→ **What is required**
Reproduce each line exactly.

→ **Given data**

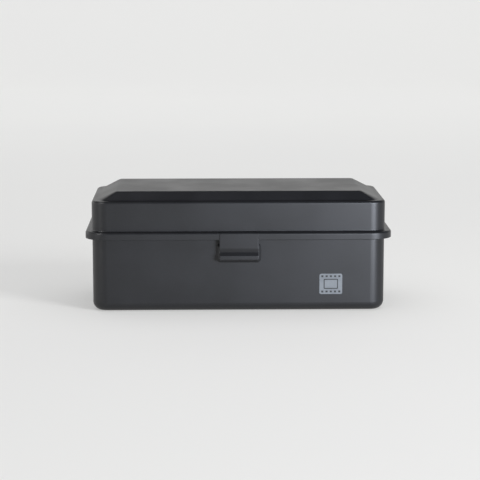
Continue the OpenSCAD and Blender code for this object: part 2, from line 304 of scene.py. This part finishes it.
def bent_line(points, radii, step=15, guard=0.15):
    """Line through 2-D points with a round bend at each inner one; guard points keep runs flat."""
    line = [Vector(points[0])]
    for before, here, after, r in zip(points, points[1:], points[2:], radii):
        a = (Vector(here) - Vector(before)).normalized()
        b = (Vector(after) - Vector(here)).normalized()
        side = 1 if a.x * b.y - a.y * b.x > 0 else -1
        turn = a.angle(b)
        trim = r * math.tan(turn / 2)
        start = Vector(here) - a * trim
        out = Vector((-a.y, a.x)) * side * r
        centre = start + out
        count = max(2, math.ceil(math.degrees(turn) / step))
        if (start - line[-1]).length > 2.5 * guard:
            line.append(start - a * guard)
        for i in range(count + 1):
            t = side * turn * i / count
            c, n = math.cos(t), math.sin(t)
            line.append(centre + Vector((-out.x * c + out.y * n, -out.x * n - out.y * c)))
        line.append(line[-1] + b * min(guard, 0.3 * (Vector(after) - Vector(here)).length))
    line.append(Vector(points[-1]))
    return line


def rounded_ring(a, b, r, z, steps=10, guard=0.3):
    """Points of a rounded rectangle, half sizes a and b in millimetres; r may be (along x, along y)."""
    rx, ry = r if isinstance(r, tuple) else (r, r)
    points = []
    for sx, sy, first in ((1, 1, 0), (-1, 1, 90), (-1, -1, 180), (1, -1, 270)):
        centre = Vector((sx * (a - rx), sy * (b - ry), z))
        start, end = math.radians(first), math.radians(first + 90)
        angles = [start + (end - start) * i / steps for i in range(steps + 1)]
        corner = [centre + Vector((rx * math.cos(t), ry * math.sin(t), 0)) for t in angles]
        before = Vector((math.sin(start), -math.cos(start), 0)) * guard
        after = Vector((-math.sin(end), math.cos(end), 0)) * guard
        points.append(corner[0] + before)
        points.extend(corner)
        points.append(corner[-1] + after)
    return points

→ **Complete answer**
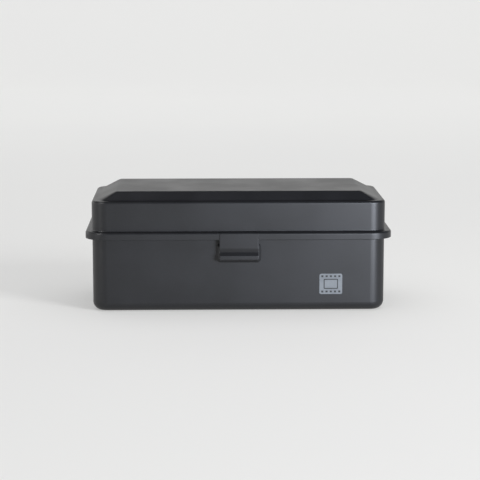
Continue the OpenSCAD and Blender code for this object: part 2, from line 304 of scene.py. This part finishes it.
def bent_line(points, radii, step=15, guard=0.15):
    """Line through 2-D points with a round bend at each inner one; guard points keep runs flat."""
    line = [Vector(points[0])]
    for before, here, after, r in zip(points, points[1:], points[2:], radii):
        a = (Vector(here) - Vector(before)).normalized()
        b = (Vector(after) - Vector(here)).normalized()
        side = 1 if a.x * b.y - a.y * b.x > 0 else -1
        turn = a.angle(b)
        trim = r * math.tan(turn / 2)
        start = Vector(here) - a * trim
        out = Vector((-a.y, a.x)) * side * r
        centre = start + out
        count = max(2, math.ceil(math.degrees(turn) / step))
        if (start - line[-1]).length > 2.5 * guard:
            line.append(start - a * guard)
        for i in range(count + 1):
            t = side * turn * i / count
            c, n = math.cos(t), math.sin(t)
            line.append(centre + Vector((-out.x * c + out.y * n, -out.x * n - out.y * c)))
        line.append(line[-1] + b * min(guard, 0.3 * (Vector(after) - Vector(here)).length))
    line.append(Vector(points[-1]))
    return line


def rounded_ring(a, b, r, z, steps=10, guard=0.3):
    """Points of a rounded rectangle, half sizes a and b in millimetres; r may be (along x, along y)."""
    rx, ry = r if isinstance(r, tuple) else (r, r)
    points = []
    for sx, sy, first in ((1, 1, 0), (-1, 1, 90), (-1, -1, 180), (1, -1, 270)):
        centre = Vector((sx * (a - rx), sy * (b - ry), z))
        start, end = math.radians(first), math.radians(first + 90)
        angles = [start + (end - start) * i / steps for i in range(steps + 1)]
        corner = [centre + Vector((rx * math.cos(t), ry * math.sin(t), 0)) for t in angles]
        before = Vector((math.sin(start), -math.cos(start), 0)) * guard
        after = Vector((-math.sin(end), math.cos(end), 0)) * guard
        points.append(corner[0] + before)
        points.extend(corner)
        points.append(corner[-1] + after)
    return points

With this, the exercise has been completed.